Grosse Pointe City
City’s ‘worst’ street to undergo reconstruction
Posted August 29, 2013
GROSSE POINTE CITY — The City’s “worst” street — as ranked by engineers — is going to get some much-needed restoration.
Goethe is going to be reconstructed from Washington to Fisher using 7-inch-thick concrete over a 6-inch aggregate base. During a meeting Aug. 19, the City Council unanimously approved a low bid from among three bidders from Detroit-based Fiore Enterprises LLC to perform the job for $266,077.75. Public Service Director Gary Huvaere said funds for the project were included in this year’s capital improvement program for streets.
“This is the worst street in Grosse Pointe,” City Manager Pete Dame said. “There is nothing worse in Grosse Pointe.”
City Council member Christopher Boettcher said he thought Goethe hadn’t been repaved since around the late 1980s or early 1990s. Huvaere said the original road likely dates back to the 1920s.
“It’s a really poor base — probably stone,” Huvaere told the council.
Dame said the street now has a rating of 2 on a road-rating scale of 1-10, with 10 being the best and 1 being the worst. According to a 2012 report from the Michigan Transportation Asset Management Council, roads with ratings of 1-4 require more extensive structural improvements.
“It’s one of several blocks of failed streets (in the City),” Dame told officials.
Boettcher had asked about using asphalt instead of concrete because the lower cost would allow the City to fix more roads.

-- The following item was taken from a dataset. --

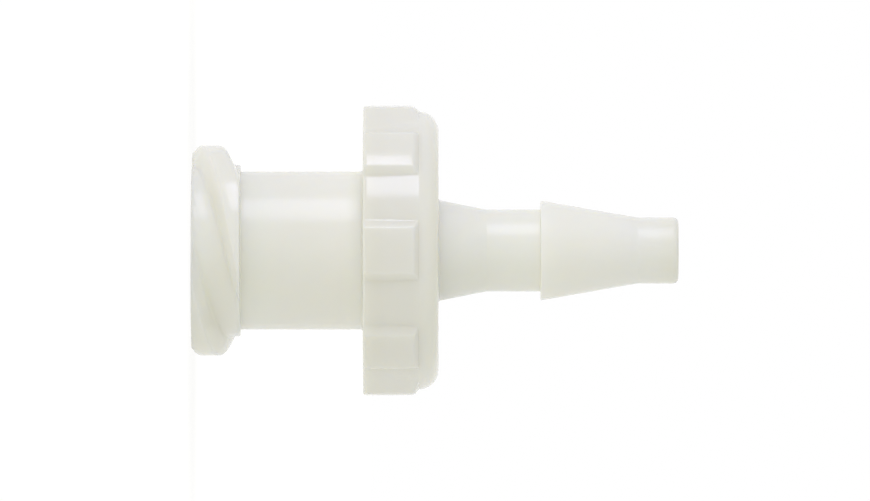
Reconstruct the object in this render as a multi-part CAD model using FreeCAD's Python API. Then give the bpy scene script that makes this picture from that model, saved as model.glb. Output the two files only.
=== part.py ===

Although concrete is a more expensive fix initially than asphalt, administrators said the City’s engineers at Anderson, Eckstein and Westrick Inc. recommended concrete because it lasts longer and is more cost-effective over the long term. The price of asphalt has also “gone through the roof with the price of oil” in recent years, making it more costly than it was at one time, Huvaere said.
Dame pointed out that he’s seen evidence of concrete’s durability during his tenure with the City.
“We have virtually not touched our concrete streets” as opposed to those made of asphalt, he said.
Some officials were hoping to extend the project at least another block.
“How come we didn’t run (the paving project) through to Rivard and Washington?” Mayor Dale Scrace asked. “That (section) isn’t very good, either.”
Huvaere said the budget wouldn’t allow them to extend the work that far.
Dame said the cost of this project underscores the need to perform routine road maintenance rather than putting it off. In recent years, tight budgets have prevented the City from putting as much money into its roads as it did in better financial times.
“The lesson here is if you don’t put money in earlier, you end up spending more later,” Dame said.
In his report to officials, City Engineer Patrick Phelan, of AEW, said his firm has worked with Fiore Enterprises recently on projects in Grosse Pointe Woods and Center Line, and found the company to be “qualified for the proposed work” in the City.